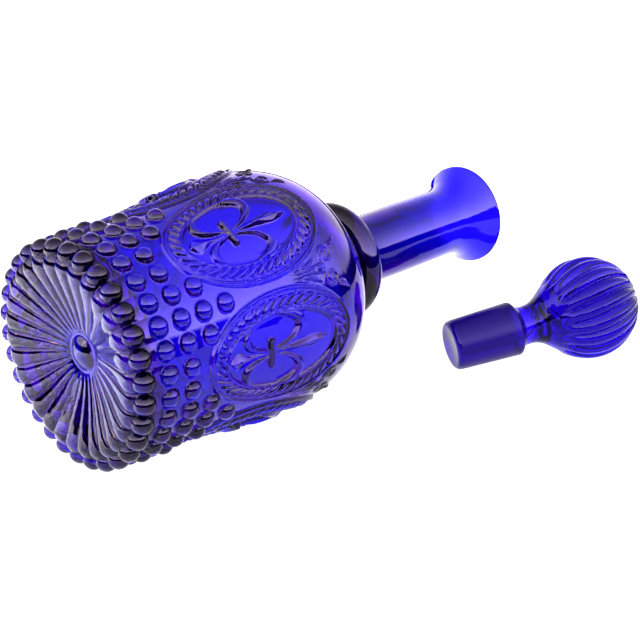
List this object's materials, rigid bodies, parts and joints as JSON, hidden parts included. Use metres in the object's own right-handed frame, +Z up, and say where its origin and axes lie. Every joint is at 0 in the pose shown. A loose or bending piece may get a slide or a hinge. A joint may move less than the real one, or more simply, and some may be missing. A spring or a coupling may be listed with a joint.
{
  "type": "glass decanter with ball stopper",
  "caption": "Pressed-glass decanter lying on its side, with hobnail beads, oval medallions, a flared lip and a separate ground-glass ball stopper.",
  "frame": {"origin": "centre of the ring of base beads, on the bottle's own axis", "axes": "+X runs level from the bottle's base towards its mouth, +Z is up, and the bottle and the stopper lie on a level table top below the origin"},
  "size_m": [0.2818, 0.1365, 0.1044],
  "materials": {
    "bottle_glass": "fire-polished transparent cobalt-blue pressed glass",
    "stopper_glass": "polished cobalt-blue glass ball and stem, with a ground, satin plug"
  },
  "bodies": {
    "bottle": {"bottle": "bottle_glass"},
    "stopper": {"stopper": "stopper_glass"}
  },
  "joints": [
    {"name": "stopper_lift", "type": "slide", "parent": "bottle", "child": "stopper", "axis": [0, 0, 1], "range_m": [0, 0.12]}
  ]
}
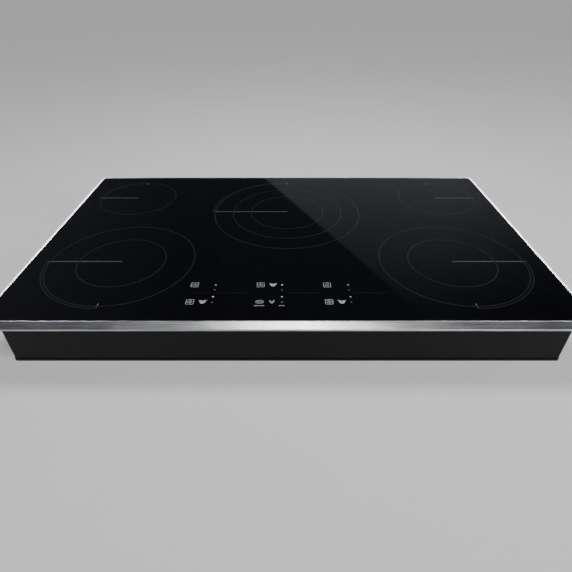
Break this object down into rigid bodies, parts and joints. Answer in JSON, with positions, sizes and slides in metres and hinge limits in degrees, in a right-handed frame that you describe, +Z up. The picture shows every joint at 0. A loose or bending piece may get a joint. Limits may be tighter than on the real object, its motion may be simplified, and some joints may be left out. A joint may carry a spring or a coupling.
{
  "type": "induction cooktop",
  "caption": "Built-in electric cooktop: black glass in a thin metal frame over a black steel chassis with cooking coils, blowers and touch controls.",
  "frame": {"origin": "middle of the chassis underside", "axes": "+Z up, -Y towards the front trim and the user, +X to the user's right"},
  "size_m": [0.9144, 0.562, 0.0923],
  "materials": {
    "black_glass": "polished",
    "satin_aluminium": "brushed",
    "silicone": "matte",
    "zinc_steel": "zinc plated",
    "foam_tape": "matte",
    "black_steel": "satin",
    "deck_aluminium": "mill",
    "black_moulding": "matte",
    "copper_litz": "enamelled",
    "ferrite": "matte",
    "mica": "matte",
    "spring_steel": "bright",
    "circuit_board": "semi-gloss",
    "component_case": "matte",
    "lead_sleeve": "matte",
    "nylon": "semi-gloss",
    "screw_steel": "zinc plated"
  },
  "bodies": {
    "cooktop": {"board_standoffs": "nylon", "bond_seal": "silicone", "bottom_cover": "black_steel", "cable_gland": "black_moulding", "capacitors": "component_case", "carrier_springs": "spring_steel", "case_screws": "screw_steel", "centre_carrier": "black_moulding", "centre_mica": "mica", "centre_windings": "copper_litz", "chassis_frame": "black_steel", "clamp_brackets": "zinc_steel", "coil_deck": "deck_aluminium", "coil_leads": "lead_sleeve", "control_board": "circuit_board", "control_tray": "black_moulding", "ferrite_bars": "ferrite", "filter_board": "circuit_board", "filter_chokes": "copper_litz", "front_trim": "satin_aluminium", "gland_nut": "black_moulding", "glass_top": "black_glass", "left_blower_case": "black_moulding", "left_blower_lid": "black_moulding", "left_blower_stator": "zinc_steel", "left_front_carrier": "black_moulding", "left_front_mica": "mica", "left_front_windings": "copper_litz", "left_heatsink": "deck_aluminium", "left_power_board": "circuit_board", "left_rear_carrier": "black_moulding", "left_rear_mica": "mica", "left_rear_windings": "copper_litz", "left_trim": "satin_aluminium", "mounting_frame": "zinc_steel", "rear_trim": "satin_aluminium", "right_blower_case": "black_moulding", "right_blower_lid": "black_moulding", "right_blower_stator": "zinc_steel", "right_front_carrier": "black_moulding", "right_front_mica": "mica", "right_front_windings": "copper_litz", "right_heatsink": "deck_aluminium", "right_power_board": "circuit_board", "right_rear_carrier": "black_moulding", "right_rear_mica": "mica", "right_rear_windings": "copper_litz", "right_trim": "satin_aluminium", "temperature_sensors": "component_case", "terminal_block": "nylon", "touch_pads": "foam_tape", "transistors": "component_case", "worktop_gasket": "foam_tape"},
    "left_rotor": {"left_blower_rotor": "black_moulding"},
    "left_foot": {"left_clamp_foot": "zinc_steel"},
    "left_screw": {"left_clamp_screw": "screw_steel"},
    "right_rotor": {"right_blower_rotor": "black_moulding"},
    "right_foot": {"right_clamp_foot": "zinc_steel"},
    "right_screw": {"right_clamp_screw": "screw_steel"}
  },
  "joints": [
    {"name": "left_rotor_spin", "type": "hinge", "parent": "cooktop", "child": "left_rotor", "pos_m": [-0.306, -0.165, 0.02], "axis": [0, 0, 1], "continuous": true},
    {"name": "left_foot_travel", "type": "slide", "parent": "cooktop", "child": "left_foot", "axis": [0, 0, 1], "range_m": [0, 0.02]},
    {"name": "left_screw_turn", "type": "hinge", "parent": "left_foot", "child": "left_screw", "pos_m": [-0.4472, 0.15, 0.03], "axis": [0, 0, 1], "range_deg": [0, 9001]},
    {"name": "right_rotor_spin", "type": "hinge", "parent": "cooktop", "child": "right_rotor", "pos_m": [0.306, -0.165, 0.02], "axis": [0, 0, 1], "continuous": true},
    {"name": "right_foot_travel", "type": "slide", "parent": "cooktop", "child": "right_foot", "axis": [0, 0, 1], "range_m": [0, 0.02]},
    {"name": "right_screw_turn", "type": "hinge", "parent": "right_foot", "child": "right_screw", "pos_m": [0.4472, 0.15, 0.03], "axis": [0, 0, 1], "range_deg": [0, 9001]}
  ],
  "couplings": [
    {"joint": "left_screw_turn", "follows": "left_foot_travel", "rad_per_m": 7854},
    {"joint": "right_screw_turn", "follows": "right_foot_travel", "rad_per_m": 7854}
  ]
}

###

→ **WHAT IS REQUIRED**
Look through the records and gather each line with the word "object".

→ **RESPONSE**
List this object's materials, rigid bodies, parts and joints as JSON, hidden parts included. Use metres in the object's own right-handed frame, +Z up, and say where its origin and axes lie. Every joint is at 0 in the pose shown. A loose or bending piece may get a slide or a hinge. A joint may move less than the real one, or more simply, and some may be missing. A spring or a coupling may be listed with a joint.
Break this object down into rigid bodies, parts and joints. Answer in JSON, with positions, sizes and slides in metres and hinge limits in degrees, in a right-handed frame that you describe, +Z up. The picture shows every joint at 0. A loose or bending piece may get a joint. Limits may be tighter than on the real object, its motion may be simplified, and some joints may be left out. A joint may carry a spring or a coupling.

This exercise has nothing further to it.